この環境は、時に「言葉のインフレーション」を引き起こす。穏当な表現では視聴者の関心を引けず、より強い、より刺激的な言葉が求められるようになる傾向である。ジャーナリストがこうした環境に身を置くとき、自らの言説が過激化していくリスクに無自覚になりやすい。今回の発言は、こうしたデジタルメディア時代の言論環境がもたらした、一つの悲劇的な帰結と見ることも可能だろう。
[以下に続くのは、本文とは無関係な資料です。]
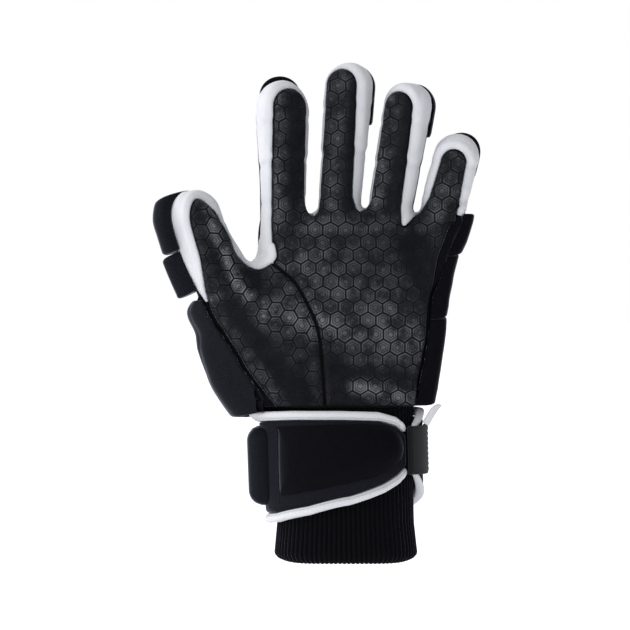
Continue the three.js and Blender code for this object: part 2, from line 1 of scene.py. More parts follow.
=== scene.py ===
"""Looks of a padded field hockey glove for the left hand, over its CAD frame. Lengths are in millimetres
here and in metres in Blender. +Z runs from the cuff to the fingertips, -Y is the palm side and -X the thumb
side."""

import bpy
import numpy as np
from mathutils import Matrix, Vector


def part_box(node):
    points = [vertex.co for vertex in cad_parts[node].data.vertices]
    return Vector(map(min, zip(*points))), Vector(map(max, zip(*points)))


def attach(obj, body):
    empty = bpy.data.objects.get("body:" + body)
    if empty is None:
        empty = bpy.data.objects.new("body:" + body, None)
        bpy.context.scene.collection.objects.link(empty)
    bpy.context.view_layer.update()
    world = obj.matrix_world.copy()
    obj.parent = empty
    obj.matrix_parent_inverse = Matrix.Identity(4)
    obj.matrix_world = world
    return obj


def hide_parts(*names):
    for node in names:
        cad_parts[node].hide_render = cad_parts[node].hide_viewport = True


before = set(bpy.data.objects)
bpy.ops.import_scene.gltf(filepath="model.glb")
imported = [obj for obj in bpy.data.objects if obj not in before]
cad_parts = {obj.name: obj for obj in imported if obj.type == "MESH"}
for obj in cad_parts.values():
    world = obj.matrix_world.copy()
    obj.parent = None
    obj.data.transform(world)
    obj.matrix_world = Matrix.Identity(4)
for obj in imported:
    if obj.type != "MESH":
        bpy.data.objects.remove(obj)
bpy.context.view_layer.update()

# Sizes, as in the part's source
ROUND = 2.3  # exponent of every section
CAP = 13.0  # length of a finger's rounded ends, where it has no cap of its own
FINGERS = {  # root and tip as x and z; half widths; half depth; turn in degrees; how far the tip curls;
    # the printed strip's half widths, start and margin; where the white sides start; where the pads start
    "index": dict(root=(-35.5, 172), tip=(-36.6, 280), half=(13.6, 13.2, 15.2), depth=13, turn=20, curl=7,
                  strip=(11.2, 10.8, 15, 3.5), white=(6, 6), pads=(38, 60, 82), cap=17),
    "middle": dict(root=(-6, 172), tip=(3, 290), half=(12.8, 12.6, 13.8), depth=13, turn=-17, curl=9,
                   strip=(10.3, 11, 15, 2.5), white=(26, 26), pads=(37, 61, 85)),
    "ring": dict(root=(20.5, 172), tip=(38.4, 278.5), half=(12.6, 13, 13.8), depth=12.6, turn=-22, curl=9,
                 strip=(9.9, 10.6, 15, 5), white=(23, 23), pads=(36, 58, 80)),
    "little": dict(root=(48, 170), tip=(67.5, 249), half=(8.5, 13, 12.6), depth=12, turn=-5, curl=8,
                   strip=(7.9, 10, 31, 8.5), white=(24, 36), pads=(41, 60)),
}
THUMB_ROWS = np.array([  # x, z, half width, half depth
    (-30, 100, 22, 19), (-43, 120, 20, 19), (-57, 142, 17.5, 18), (-69, 162, 17.3, 16.5),
    (-79.3, 182, 16.2, 15), (-86.8, 201, 14.7, 13.9)], float)
THUMB_CAP, THUMB_TURN, THUMB_CURL = 15.9, 50, 8
HAND_ROWS = np.array([  # z, left, right, half depth
    (80, -52, 42.5, 24.5), (92, -62, 43, 24), (102, -69, 44.5, 23), (116, -75, 47.5, 22),
    (132, -79.5, 50.5, 21), (152, -84, 53, 19.7), (164, -61, 54.5, 19), (180, -50.5, 57, 18),
    (194, -46.8, 61, 15.5), (206, -44.5, 65, 15)], float)
HAND_TOP, HAND_CAP = 194, 12
THUMB_FILLET, FINGER_FILLET = 9, 4.5
HEM_Z = 92.0
SEAT = 0.5  # gap between a pad and what it lies on
FAR = 1e6  # more than any length or squared length here


def unit(v):
    v = np.asarray(v, float)
    return v / np.linalg.norm(v, axis=-1, keepdims=True)


def smooth_table(x, xs, ys):
    """The value of a table at x, on a smooth curve through its rows."""
    xs, ys = np.asarray(xs, float), np.asarray(ys, float)
    slope = np.gradient(ys, xs)
    i = np.clip(np.searchsorted(xs, x) - 1, 0, len(xs) - 2)
    h = xs[i + 1] - xs[i]
    t = np.clip((x - xs[i]) / h, 0, 1)
    a, b = ys[i], ys[i + 1]
    ma, mb = slope[i] * h, slope[i + 1] * h
    return ((2 * t**3 - 3 * t**2 + 1) * a + (t**3 - 2 * t**2 + t) * ma
            + (-2 * t**3 + 3 * t**2) * b + (t**3 - t**2) * mb)


def smin(a, b, k):
    """The smaller of two distances, blended smoothly where they differ by less than k."""
    h = np.clip(0.5 + 0.5 * (b - a) / k, 0, 1)
    return b + (a - b) * h - k * h * (1 - h)


def smax(a, b, k):
    return -smin(-a, -b, k)


def step(a, b, x):
    """0 at a, 1 at b and smooth between them."""
    t = np.clip((x - a) / (b - a), 0, 1)
    return t * t * (3 - 2 * t)


def bell(x, width):
    return np.exp(-((x / width) ** 2))


def cos_sin(degrees):
    return np.cos(np.radians(degrees)), np.sin(np.radians(degrees))


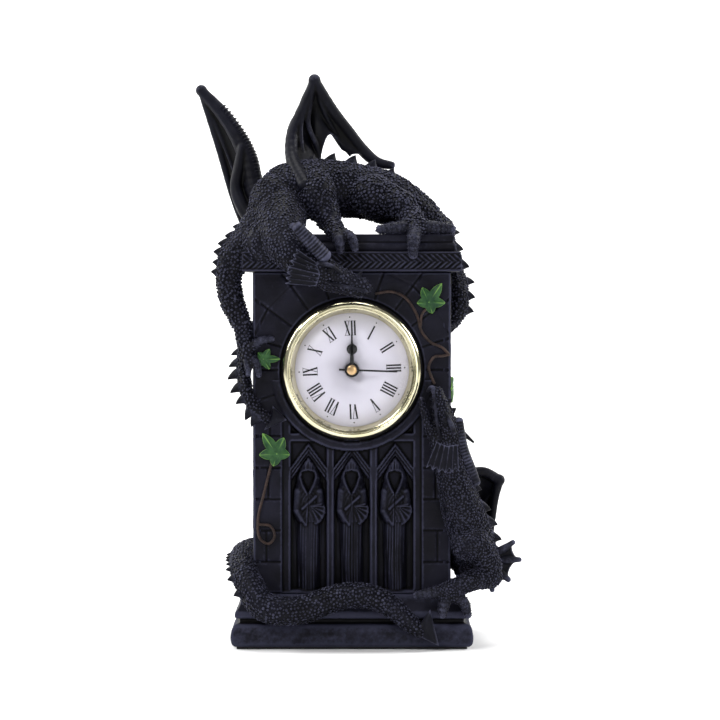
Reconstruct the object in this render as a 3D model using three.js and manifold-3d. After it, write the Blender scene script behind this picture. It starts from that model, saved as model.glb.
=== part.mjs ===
// A table clock shaped as a gothic tower with two dragons on it, in millimetres.
// +Z is up, the dial faces -Y, and the origin is the middle of the base's underside.
// The castings stand on a felt sheet. A quartz clock insert sits in a bore in the tower's front.

import * as THREE from "three";
import { mergeVertices } from "three/addons/utils/BufferGeometryUtils.js";
import Module from "manifold-3d";

const wasm = await Module();
wasm.setup();

// Clearances
const glueLine = 0.15; // a bonded joint between two castings
const touch = 0.3; // a sculpted piece against what carries it
const slip = 0.1; // a pressed or clipped piece in its seat
const running = 0.2; // round a turning shaft

// Base
const feltThickness = 0.8;
const feltInset = 2.5;
const plinthWidth = 96;
const plinthDepth = 68;
const plinthBulge = 1.6; // how far the block's face swells past its top edge
const blockHeight = 9;
const grooveHeight = 2.2;
const grooveInset = 3.6;
const stepInset = 1.6;
const stepHeight = 2.4;
const coveHeight = 6.6;
const coveInset = 2.8; // the cove's top edge, inside the step's

// Tower
const towerWidth = 78.5;
const towerDepth = 52;
const towerHeight = 127.5;
const quoinWidth = 10.2; // the stone column up each side of the front
const quoinCourse = 12.5;
const jointWidth = 0.8;
const jointDepth = 0.7;
const postWidth = 3.3;
const mullionWidth = 3;
const panelDepth = 1.5; // the window frame lies this far behind the columns
const nicheDepth = 5.5;
const nicheFloor = 1.2;
const nicheHeight = 58.4; // to the point of its arch
const archRise = 9.6;
const beamHeight = 3.2;
const dialDrop = 38.7; // from the tower's top to the dial's centre
const voussoirStep = 18; // degrees from one radial stone to the next
const voussoirReach = 42;

// Cornice
const corniceWidth = 87;
const corniceDepth = 61;
const corniceHeight = 7.8;
const torusWidth = 82.4;
const torusDepth = 57.6;
const torusHeight = 4;
const slabWidth = 81;
const slabDepth = 56.4;
const slabHeight = 3;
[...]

10ヶ月間の「出演自粛」という措置は、放送局(TBS)側のコンプライアンス意識とスポンサーへの配慮、そして何より視聴者からの批判に応えるための危機管理対応であったと推察される。しかしそれは同時に、メディア自身が、自らが育成・起用するコメンテーターの言論の質をいかに担保していくかという、より本質的な課題を突きつけられた期間でもあった。

結論:信頼回復への道筋と我々の課題

青木理氏の一件は、一過性のスキャンダルではなく、現代社会と言論に関わる全ての主体が向き合うべき課題を凝縮している。

  • ジャーナリストにとっての課題: 権力批判という使命感がいかに強くとも、それは他者の人間性を否定する言葉の使用を正当化しない。特に「民族」や「人種」といった歴史的に差別と結びついてきた言葉の取り扱いには、最大限の慎重さが求められる。信頼の回復は、謝罪の言葉だけでなく、今後の言論活動において、いかに知的誠実さと他者への敬意を取り戻すかにかかっている。

  • メディアにとっての課題: アテンション・エコノミーに迎合し、過激な言説を安易に消費・拡散するのではなく、言論の質を担保する仕組みを再構築する必要がある。出演者の選定基準や、番組内での言論に対するファクトチェック、倫理的検証のプロセスを強化することが急務である。

  • 我々市民にとっての課題: 我々自身が、過激な言葉に瞬時に反応し、消費するだけの存在になっていないか、自問する必要がある。複雑な社会問題を単純な二元論やレッテル貼りで理解しようとする誘惑に抗い、健全で建設的な議論が成立する言論空間を育む責任は、受け手である我々にもある。

たった一言が社会の分断を煽り、歴史の傷を抉る。今回の事象は、その「言葉の力」の恐ろしさと、それを扱うことの責任の重さを、改めて社会全体に突きつけた。この苦い教訓を、より成熟した言論文化を築くための糧としなければならない。